No meu caso, o interesse pelos livros desde a infância, mesmo antes de ser alfabetizado, já gostava de ficar folheando os livros que tinha em casa para ver as imagens e os diversos tipos de letras. Após a alfabetização, gostava de escrever cartas para meus avós que moravam em outra cidade.
Com o tempo, a curiosidade sobre a diversidade cultural começou a despertar interesse em querer saber sobre tudo. Ainda vivendo em um mundo analógico sem celular e internet no final dos anos oitenta, eu já frequentava a biblioteca pública da cidade onde morava. Os livros da Coleção Vagalume foram os primeiros a ativar minha imaginação literária.
Na adolescência e depois de adulto, a música, o cinema, as artes visuais, a cultura popular e, claro, a literatura começaram a fazer parte da minha vida cotidiana. Pode ser que a minha criatividade venha desse caldeirão cultural brasileiro e estrangeiro.
De fato, as ideias têm muito mais facilidade de aparecerem quando a gente abastece a alma de arte e cultura, sempre com a mente livre, sem preconceitos.
O que você acha que mudou no seu processo de escrita ao longo dos anos? O que você diria a si mesmo se pudesse voltar à escrita de seus primeiros textos?
Muita coisa se transforma ao longo dos tempos, algumas para melhor e outras para pior. Minha escrita criativa começou a se desenvolver no ensino médio nas aulas de redação onde a professora trabalhava a produção de textos com temas políticos e sociais da época, mas também pedia a produção de narrativas ficcionais.
Não guardei nenhum texto desse tempo, e não me recordo de ter escrito nenhuma obra prima para fazer uma comparação com os meus textos contemporâneos. Na faculdade a produção acadêmica foi mais intensa e tive textos aprovados e reprovados para publicação em revistas científicas.
As mudanças aconteceram, principalmente no controle da ansiedade para terminar logo um texto e enviar para avaliação e publicação. Atualmente não tenho mais pressa para terminar minhas produções científicas ou literárias. O processo de pesquisa e revisão também é mais detalhado. Nesse caso, a maior lição desses anos de escrita criativa é ter mais paciência e procurar decupar mais o texto.
Que projeto você gostaria de fazer, mas ainda não começou? Que livro você gostaria de ler e ele ainda não existe?

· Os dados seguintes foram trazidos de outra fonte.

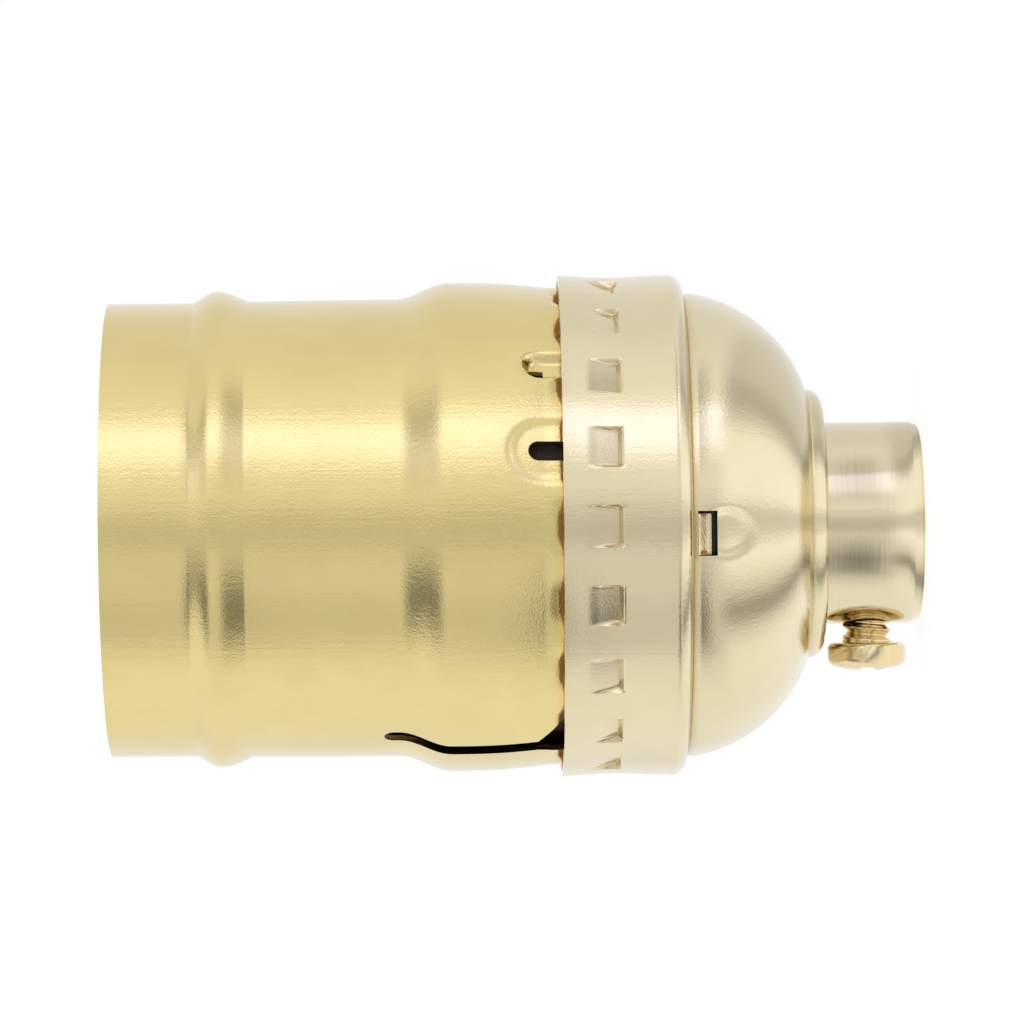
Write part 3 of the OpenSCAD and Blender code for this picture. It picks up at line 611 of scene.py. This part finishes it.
def make_grain():
    """Fine streaks along Z, as brushing or drawing leaves them, with a few deeper ones."""
    tree, start, end = new_group("sheet_grain", [
        ("Scale", "NodeSocketFloat", 3000.0), ("Stretch", "NodeSocketFloat", 0.02)],
        [("Mask", "NodeSocketFloat"), ("Height", "NodeSocketFloat")])
    links = tree.links
    coords = new_node(tree, "TexCoord")
    apart = new_node(tree, "SeparateXYZ")
    shrink = new_node(tree, "Math", {"operation": "MULTIPLY"})
    together = new_node(tree, "CombineXYZ")
    fine = new_node(tree, "TexNoise", Detail=3.0, Roughness=0.6)
    wide = new_node(tree, "TexNoise", Scale=420.0, Detail=2.0)
    speck = new_node(tree, "TexNoise", Scale=6500.0, Detail=2.0)
    mask = new_node(tree, "Math", {"operation": "MULTIPLY_ADD"})
    height = new_node(tree, "Math", {"operation": "MULTIPLY_ADD"})
    mask.inputs[1].default_value = 0.5
    height.inputs[1].default_value = 0.6
    half = new_node(tree, "Math", {"operation": "MULTIPLY"})
    half.inputs[1].default_value = 0.5
    links.new(coords.outputs["Object"], apart.inputs[0])
    links.new(apart.outputs["X"], together.inputs["X"])
    links.new(apart.outputs["Y"], together.inputs["Y"])
    links.new(apart.outputs["Z"], shrink.inputs[0])
    links.new(start.outputs["Stretch"], shrink.inputs[1])
    links.new(shrink.outputs[0], together.inputs["Z"])
    links.new(together.outputs[0], fine.inputs["Vector"])
    links.new(start.outputs["Scale"], fine.inputs["Scale"])
    links.new(together.outputs[0], wide.inputs["Vector"])
    links.new(coords.outputs["Object"], speck.inputs["Vector"])
    links.new(wide.outputs["Fac"], half.inputs[0])
    links.new(fine.outputs["Fac"], mask.inputs[0])
    links.new(half.outputs[0], mask.inputs[2])
    links.new(speck.outputs["Fac"], height.inputs[0])
    links.new(mask.outputs[0], height.inputs[2])
    links.new(mask.outputs[0], end.inputs["Mask"])
    links.new(height.outputs[0], end.inputs["Height"])
    return tree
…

Penso, um dia distante, escrever um romance épico em terras brasileiras. Esse pode ser um projeto para durar anos em pesquisas e escrita, mas…nada é impossível!
É difícil saber o livro que gostaria de ler e ainda não existe, são tantas as possibilidades criativas da imaginação e da realidade da humanidade. Se pensarmos na quantidade de obras que são publicadas anualmente no mundo inteiro, pode ser que já exista um livro que possa me surpreender e superar o maravilhoso Dom Casmurro de Machado de Assis, porém, ainda não encontrei esse livro.